The man tasked with stabilising trade relations with China is “very confident” both he and Prime Minister Anthony Albanese will still visit China this year, despite Beijing’s strong criticism of the AUKUS deal.
But the Opposition has conceded the relationship with China is “not at its best” at the moment and AUKUS will only make it more difficult.
The AUKUS deal, announced by Mr Albanese, UK Prime Minister Rishi Sunak and US President Joe Biden will arm Australia with nuclear powered submarines – but China says the trio have embarked on a “path of error and danger”.
Beijing has vowed to diplomatically thwart the deal, announcing it would scale up its military build up in the face of feeling “penned in” by the US and its allies.
It threatens the relationship Australia has been working to rebuild, and ahead of potential visits by both Trade Minister Don Farrell and Mr Albanese to Beijing this year.
However Senator Farrell said he is still “very confident” that outstanding trade issues – including ongoing tariffs – will continue to be worked on.
“I had a very good meeting a couple of weeks ago with my Chinese counterpart – it was a warm and friendly meeting, and since that time officials have been busily working away on a range of issues,” he told Sky News.
“Those will continue. I’m still very confident that … the offer to go to China (this year) is still there.”
“We want a stable relationship with China, we want a mature relationship with China, but at the same time we want to make sure that everything we do is in our national interest and dealing with the issues of our national security.”

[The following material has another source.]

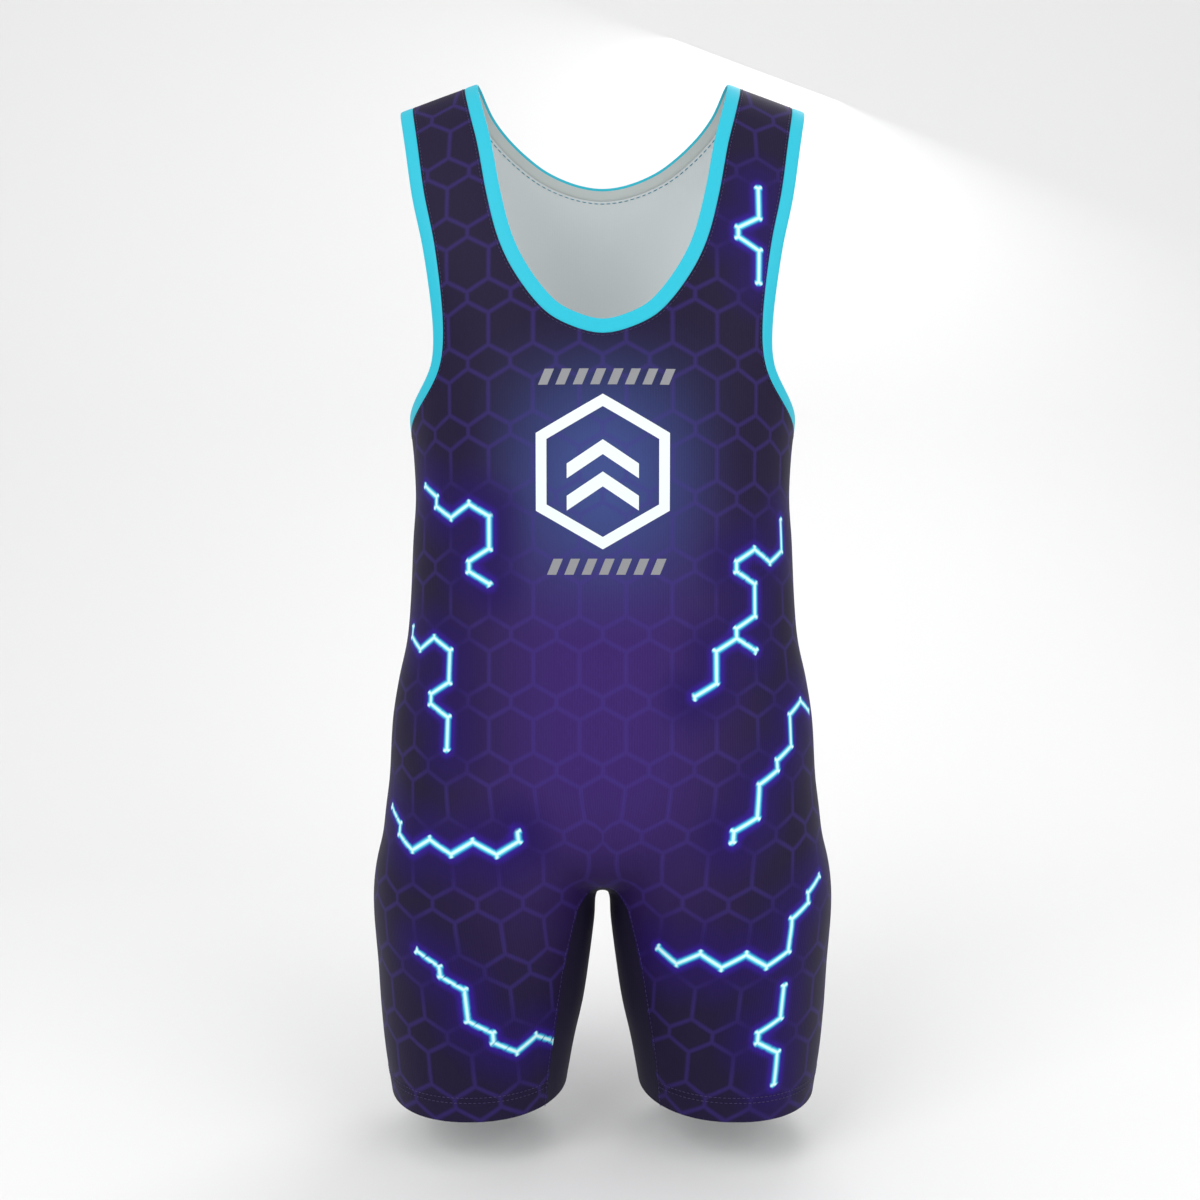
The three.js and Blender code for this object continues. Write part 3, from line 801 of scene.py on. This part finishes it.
def stitches(name, node_name, lines, off, thread, scale=1.0):
    """One object of stitches along lines on the form, raised off it by off millimetres."""
    spots, links = [], []
    for line in lines:
        start = len(spots)
        place = (line + normal(line) * off - (0, 0, SHOULDER_H)) / 1000
        spots.extend(place.tolist())
        links.extend((i, i + 1) for i in range(start, len(spots) - 1))
    mesh = bpy.data.meshes.new(name)
    mesh.from_pydata(spots, links, [])
    made = bpy.data.objects.new(name, mesh)
    bpy.context.scene.collection.objects.link(made)
    runs = made.modifiers.new("stitches", "NODES")
    runs.node_group = stitch_tree
    values = {"Pitch": scale * STITCH_PITCH / 1000, "Length": scale * STITCH_LENGTH / 1000,
              "Width": scale * STITCH_WIDTH / 1000, "Thread": thread}
    for item in stitch_tree.interface.items_tree:
        if item.name in values:
            runs[item.identifier] = values[item.name]
    ready = made.evaluated_get(bpy.context.evaluated_depsgraph_get())
    made.data = bpy.data.meshes.new_from_object(ready)
    made.modifiers.clear()
    made.data.shade_smooth()
    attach(made, "root")
    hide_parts(node_name)
    return made


def both(line):
    return [line, mirrored(line)]


def leg_ring(h, side):
    """Half of a leg's outline at one height, from the gusset seam to the side seam."""
    start = seam_of(side)
    start = np.interp(h, start[::-1, 2], start[::-1, 0])
    half, inner = [at(table, key, np.float64(h)) for table, key in ((SECTIONS, "half"), (INNER, "inner"))]
    middle, reach = (half + inner) / 2, (half - inner) / 2
    angle = np.linspace(np.arccos((start + 2 - middle) / reach), 0.03, 60)
    x = middle + reach * np.cos(angle)
    depth = at(SECTIONS, "front" if side < 0 else "back", h + 0 * x)
    return np.stack([x, side * depth * np.sqrt(np.maximum(width_part(x, h + 0 * x), 0)), h + 0 * x], 1)


neck_run, arm_run = neck_across(BAND_W + 2), arm_across(BAND_W + 2)
h = np.linspace(132, HEM_H + 4, 110)
for side, key, piece in ((-1, "front", "front_panel"), (1, "back", "back_panel")):
    flank = settle(np.stack([at(SECTIONS, "half", h), 0 * h + side * 2.2, h], axis=1), True)
    inner_seam = across(seam_of(side), 2.2, side)
    hems = [leg_ring(HEM_H + rise, side) for rise in (15, 19)]
    dark = [neck_run[side], arm_run[side], flank, inner_seam, *hems]
    stitches(key + "_stitches", piece,
                 [part for line in dark for part in both(line)], 0.12, DARK_THREAD)
    stitches(key + "_inner_stitches", piece,
                 [part for line in dark[:2] for part in both(line)], -PANEL_T - 0.12, CYAN_THREAD,
                 1.5)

He said neither he nor the Prime Minister had yet finalised a date for their visit, but as far as he knew the offer was still there and was hopeful it would be later this year.
Opposition defence spokesman Andrew Hastie said he wished Senator Farrell well with the difficult task of stabilising the trading relationship with China, but said the government needed to be realistic.
“I don’t think the relationship is at its best at the moment, and I think AUKUS is going to make it more difficult for them to get back to a place where they want it to go – so let’s wait and see,” he told Sky News, adding he didn’t want to make it a partisan issue.
Responding to CHina’s criticism, Mr Hastie echoed Senator Farrell and said there had been a change to the Indo-Pacific’s strategic situation.
“China is undergoing the biggest peacetime militarisation since the Second World War, and we have to respond to that,” he said.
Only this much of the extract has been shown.